The balcony scene of "Romeo and Juliet" has provided modern romantic tragedy with one of its most long-standing images of young love and beauty. The play's most familiar image is that of young and beautiful Juliet standing above her beloved Romeo on a balcony while professing her affection for the honest and open young man. However, a close reading of the text suggests that the actual language of these adolescents is filled with dramatic foreshadowing of their eventual fate -- the language of death that runs through the play, regarding the romance of the protagonists. Even when Juliet is declaring her love for Romeo, there is a sense that between the two of them, light is dark and dark is light -- in other words, that their romance has created a kind of world upside down of values, where love is going too fast in a way that can only, ultimately end with the mutual demise of love and the two young lovers.
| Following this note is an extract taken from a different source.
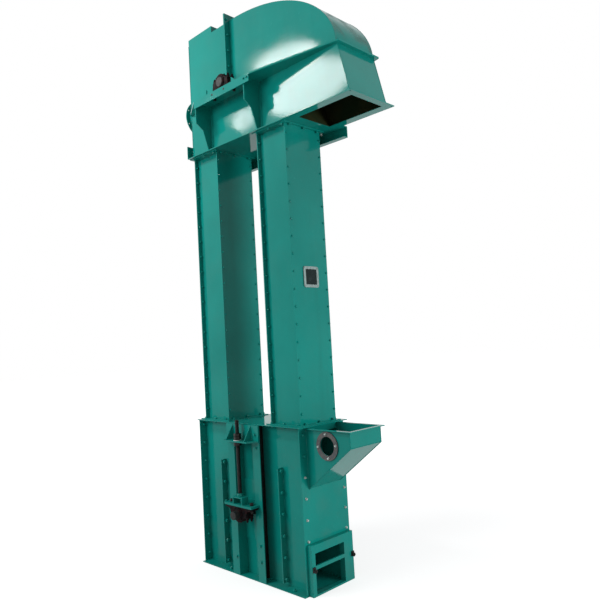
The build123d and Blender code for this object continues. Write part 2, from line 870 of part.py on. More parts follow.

The theme of the star-crossed lovers that begins the play thus is ever-present, even when the two of them are most innocently and happily in love.

As is seen in the above-quoted passage, although the relationship between Romeo and Juliet may be destroyed by other plot and psychological factors, such as the unnecessary difficulties posed by the rivalries between the young people's families, Juliet's language suggests that there are potential problems are inherent to the romance, outside of such factors. She says that their love is "too rash, too unadvised, too sudden;/Too like the lightning, which doth cease to be/Ere one can say 'It lightens.'" (II.2) In other words, it is a lightening-quick romance, formed at first sight, without the two individuals getting to know one another first, or of being introduced by their parents.

Rather than formed in the day, the implication is of Juliet's metaphor is that the romance came in the darkness, illuminated by the dangerous light of lightening, rather than the more stable light of the sun. One cannot really see clearly in a night lit by lightening. Juliet notes that as soon as one says that the lightening has provided a bit of light by which to see clearly, the light is gone. Thus, we are told, will be the light giving love of the two lovers -- it will be nothing like the love of the day, of sunlight. Again, this underlines the theme that is a love of quick light, like the stars, and love of the night, like the stars or a lightening storm, not of a nourishing, life-generating light.

Juliet's sense of foreboding is so strong, she admits she does not even delight in the verbal contract or betrothal of the two lovers that night, although she delights in Romeo's nearby presence. Because their love is forbidden, even the contract must be formed by night, in secret. The stress upon "good night" expresses gratefulness for night's ability to give her love, and of how the night alters the appearance of Romeo, giving him cover in her family's orchard. Still, it also suggests that night is, unlike the love of the day, the star-crossed romance of Juliet and Romeo exists outside of the day-by-day social institutions that can provide a stable framework for a permanent romantic alliance.

Juliet briefly compares their love to a flower as well, first budding then in bloom. It will become fully open when the two of them next meet. The sexual implications are clear -- these two young buds will be ripened and mature and ready for marriage and physical enjoyment, when they meet next. But the quick, verbal bud to flower progression also suggests the theme of a star-crossed, hasty speed once again, a kind of speeded-up film of romance, to use an anachronistic metaphor borrowed from time-stop film frequently employed in documentaries about flowers coming to maturity.